The energy is high from the very beginning, with corny dialogue, character stereotypes and gratuitous gore laid on so heavily that by the time credits roll, viewers are left wondering where their hour went and why their sides hurt from laughing so much. Robert Rodriguez is great when he's not trying to take himself seriously ("Desperado," anyone?) and revels in the campiness that made his career. This film features perhaps the most well-timed missing reel in cinema history, and Rodriguez uses the effect so well you find yourself thankful that it's not there. He maneuvers 70s film tropes with a virtuosity that is almost frightening, using all of the elements that made B-movies so banal in the 70s to make "Planet Terror" original and fun.

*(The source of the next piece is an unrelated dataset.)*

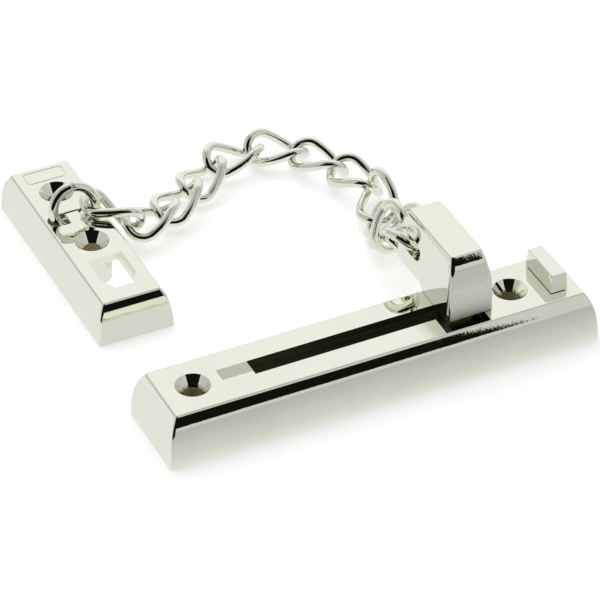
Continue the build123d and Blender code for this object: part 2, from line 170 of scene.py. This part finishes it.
def bore_faces(o, slot, cx, cy, radius, top):
    """Duller material on the bore below a countersink."""
    verts = o.data.vertices
    for p in o.data.polygons:
        if all((verts[i].co.x - cx) ** 2 + (verts[i].co.y - cy) ** 2 < radius**2 for i in p.vertices) and p.center.z < top:
            p.material_index = slot


guide, keep = nodes["guide"], nodes["keep"]
# the guide's hollow underside takes this painted shade
guide.data.materials.append(hollow_painted_shade)
inner_faces(guide, 0.01235, 0.064, 0.01337, 0.0, 0.0, 0.0022)
guide.data.materials.append(bore_wall)
for x in (-0.0514, 0.0431):
    bore_faces(guide, 2, x, 0.0, 0.00262, 0.01255)
# the neck and foot of the slider, as dull and dark as the inside they run in: painted shade
slider = nodes["slider"]
slider.data.materials.append(hollow_painted_shade)
for p in slider.data.polygons:
    if max(slider.data.vertices[i].co.z for i in p.vertices) < 0.01495:
        p.material_index = 1
keep.data.materials.append(bore_wall)
for y in (0.07304, 0.09844):
    bore_faces(keep, 1, -0.04898, y, 0.00262, 0.0098)

# ------------------------------------------------------------------
# floor: one sheet that is looked at, and one glowing sheet that only the plating
# mirrors, a painted reflection of the floor, which falls off in brightness away from the object
# ------------------------------------------------------------------
def sheet_of_floor(name, z):
    me = bpy.data.meshes.new(name)
    s = 6.0
    me.from_pydata([(-s, -s, z), (s, -s, z), (s, s, z), (-s, s, z)], [], [(0, 1, 2, 3)])
    o = bpy.data.objects.new(name, me)
    bpy.context.scene.collection.objects.link(o)
    m = bpy.data.materials.new(name)
    m.use_nodes = True
    gr = Graph(m.node_tree)
    res = gr.add("ShaderNodeOutputMaterial")
    b = gr.add("ShaderNodeBsdfPrincipled")
    gr.tree.links.new(b.outputs[0], res.inputs[0])
    b.inputs["Roughness"].default_value = 0.9
    b.inputs["Specular IOR Level"].default_value = 0.05
    me.materials.append(m)
    return o, gr, b


floor, g, b = sheet_of_floor("floor", -0.00005)
b.inputs["Base Color"].default_value = (0.62, 0.62, 0.617, 1.0)
# the sheet glows evenly, as if lit from below, except where the guide covers it: there the glow is cut out, a
# painted shade under the guide
place = g.add("ShaderNodeTexCoord").outputs["Object"]
sep = g.add("ShaderNodeSeparateXYZ")
g.put(sep.inputs[0], place)
px, py, pz = sep.outputs
in_x = g.step(g.math("ABSOLUTE", px), 0.0625, 0.0635, 1.0, 0.0)
in_y = g.step(g.math("ABSOLUTE", py), 0.0120, 0.0130, 1.0, 0.0)
guide_painted_shade = g.math("MULTIPLY", in_x, in_y)
# and glows more strongly below the keep's window: a painted pool of light seen through the window
win_x = g.step(g.math("ABSOLUTE", g.math("ADD", px, 0.04898)), 0.0100, 0.0106, 1.0, 0.0)
win_y = g.step(g.math("ABSOLUTE", g.math("SUBTRACT", py, 0.0615)), 0.0170, 0.0175, 1.0, 0.0)
window = g.math("MULTIPLY", win_x, win_y)
b.inputs["Emission Color"].default_value = (1.0, 1.0, 0.995, 1.0)
glow_with_window_light = g.math("MULTIPLY_ADD", window, 0.55, 0.5)
g.put(b.inputs["Emission Strength"], g.math("MULTIPLY_ADD", guide_painted_shade, -0.5, glow_with_window_light))
floor.visible_glossy = False

painted_reflection_sheet, g, b = sheet_of_floor("painted_floor_reflection", -0.00004)
place = g.add("ShaderNodeTexCoord").outputs["Object"]
sep = g.add("ShaderNodeSeparateXYZ")
g.put(sep.inputs[0], place)
px, py, pz = sep.outputs
# painted reflection of the floor: glows brightest close to the object, falling off in front
ahead = g.math("MAXIMUM", g.math("SUBTRACT", -0.0134, py), 0.0)
near = g.math("DIVIDE", 0.007, g.math("ADD", ahead, 0.007))
painted_reflection_glow = g.math("MULTIPLY_ADD", near, 0.355, 0.505)
# painted shade: a little darker in the gap between the two plates
gap_x = g.math("MULTIPLY", g.step(px, -0.066, -0.058), g.step(px, -0.030, -0.005, 1.0, 0.0))
gap_y = g.math("MULTIPLY", g.step(py, 0.012, 0.018), g.step(py, 0.0425, 0.0428, 1.0, 0.0))
painted_reflection_glow = g.math("MULTIPLY", painted_reflection_glow, g.math("MULTIPLY_ADD", g.math("MULTIPLY", gap_x, gap_y), -0.14, 1.0))
# painted shade: dark below the guide and the keep, apart from the keep's window
cover_g = g.math("MULTIPLY", g.step(g.math("ABSOLUTE", px), 0.0625, 0.0638, 1.0, 0.0), g.step(g.math("ABSOLUTE", py), 0.0120, 0.0133, 1.0, 0.0))
keep_x = g.step(g.math("ABSOLUTE", g.math("ADD", px, 0.04898)), 0.0100, 0.0110, 1.0, 0.0)
cover_k = g.math("MULTIPLY", keep_x, g.step(g.math("ABSOLUTE", g.math("SUBTRACT", py, 0.0965)), 0.0165, 0.0170, 1.0, 0.0))
painted_reflection_glow = g.math("MULTIPLY", painted_reflection_glow, g.math("MULTIPLY_ADD", g.math("MAXIMUM", cover_g, cover_k), -0.90, 1.0))
b.inputs["Base Color"].default_value = (0.0, 0.0, 0.0, 1.0)
b.inputs["Emission Color"].default_value = (1.0, 1.0, 0.995, 1.0)
g.put(b.inputs["Emission Strength"], painted_reflection_glow)
painted_reflection_sheet.visible_camera = False
painted_reflection_sheet.visible_diffuse = False
painted_reflection_sheet.visible_shadow = False

# ------------------------------------------------------------------
# studio: brightest behind, softer at both sides and overhead, and a
# dark room in front
# ------------------------------------------------------------------
world = bpy.data.worlds.new("studio")
bpy.context.scene.world = world
world.use_nodes = True
g = Graph(world.node_tree)
out = g.add("ShaderNodeOutputWorld")
bg = g.add("ShaderNodeBackground")
g.tree.links.new(bg.outputs[0], out.inputs[0])
d = g.add("ShaderNodeTexCoord").outputs["Generated"]
sep = g.add("ShaderNodeSeparateXYZ")
g.put(sep.inputs[0], d)
dx, dy, dz = sep.outputs
elev = g.math("ARCSINE", dz)
azim = g.math("ARCTAN2", dy, dx)
R = math.radians
# brightness round the horizon: right front, back, left back
side = g.step(azim, R(-62), R(-35), 0.66, 0.58)
rise = g.step(azim, R(-10), R(35))
fall = g.step(azim, R(98), R(122), 1.0, 0.0)
ring_tone = g.math("MULTIPLY_ADD", g.math("MULTIPLY", rise, fall), 0.37, side)
level = g.math("MULTIPLY", ring_tone, g.step(elev, R(48), R(82), 1.0, 0.66))
sky = g.mix(1.0, (1.0, 1.0, 0.99, 1.0), level, "MULTIPLY")
# the dark front sector
left_edge = g.step(azim, R(-170), R(-163))
right_edge = g.step(azim, R(-66.73), R(-66.45), 1.0, 0.0)
top_edge = g.step(elev, R(62), R(82), 1.0, 0.0)
dark = g.math("MULTIPLY", g.math("MULTIPLY", left_edge, right_edge), top_edge)
# the pale table runs on a little above the horizon
straight = g.math("MULTIPLY", g.step(azim, R(-80), R(-76)), g.step(azim, R(-60), R(-56), 1.0, 0.0))
low_edge = g.step(g.math("SUBTRACT", elev, g.math("MULTIPLY", straight, R(5))), R(-0.4), R(0.4))
dark = g.math("MULTIPLY", dark, low_edge)
sky = g.mix(dark, sky, (0.006, 0.0063, 0.0042, 1.0))
g.put(bg.inputs["Color"], sky)
bg.inputs["Strength"].default_value = 1.0


def softbox(name, pos, aim, size, power, seen=True):
    lamp = bpy.data.lights.new(name, "AREA")
    lamp.shape = "RECTANGLE"
    lamp.size, lamp.size_y = size
    lamp.energy = power
    o = bpy.data.objects.new(name, lamp)
    bpy.context.scene.collection.objects.link(o)
    o.location = pos
    o.rotation_euler = (Vector(aim) - Vector(pos)).to_track_quat("-Z", "Y").to_euler()
    o.visible_glossy = seen
    return o


softbox("top_softbox", (-0.2, 0.35, 1.3), (0, 0.04, 0), (1.6, 1.4), 12.0, seen=False)

# ------------------------------------------------------------------
# camera, at the photograph's viewing angle
# ------------------------------------------------------------------
AZ, EL, ROLL, DIST = R(-25.742), R(37.849), R(0.009), 1.02581
TARGET = Vector((-0.00198, 0.03770, 0.0))
right = Vector((math.cos(AZ), math.sin(AZ), 0.0))
back = Vector((math.sin(AZ) * 0, 0, 0))
back = Vector((-0.3429, -0.7113, 0.6136)).normalized()
right = (right - back * right.dot(back)).normalized()
up = back.cross(right)
cam_data = bpy.data.cameras.new("camera")
cam_data.sensor_width = 36.0
cam_data.lens = 3707.8 * 36.0 / 600.0
cam_data.clip_start, cam_data.clip_end = 0.05, 20.0
cam = bpy.data.objects.new("camera", cam_data)
bpy.context.scene.collection.objects.link(cam)
pos = TARGET + back * DIST
cam.matrix_world = Matrix(
    (
        (right.x, up.x, back.x, pos.x),
        (right.y, up.y, back.y, pos.y),
        (right.z, up.z, back.z, pos.z),
        (0, 0, 0, 1),
    )
)
bpy.context.scene.camera = cam
bpy.context.scene.view_settings.view_transform = "Standard"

"Death Proof," Tarantino's contribution, is a bit more choppy than Rodriguez's honest attempt. The story of a deranged stuntman who murders young women with his "death-proof" stunt car, it fluctuates between viscerally engrossing and mildly boring. Tarantino indulges his ego and his penchant for writing great dialogue a bit too much here, and the end result is two incredible car chases spaced by two only somewhat interesting and far-too-long dialogue bits. Kurt Russell as Stuntman Mike really steals the show here, and deserves far more screen time than he got, especially in the movie's latter half. Although the film causes "Grindhouse" as a whole to lose some of its energy, Tarantino's camera work truly shines when portraying the vehicular mayhem, producing two of the most intense and nail-biting driving scenes that Hollywood has produced in years, if not ever.

While the films stand decently on their own, together they make for an inseparable and delicious package that keeps viewers glued to the screen. The complete presentation is a blast to a past most of us didn't get to experience and, after this movie, probably won't ever get to again. If you have the time to kill, throw together a few friends and make the trek down to Cinemark to see it. You may find yourself having something you haven't had in a long time at a movie: genuine fun.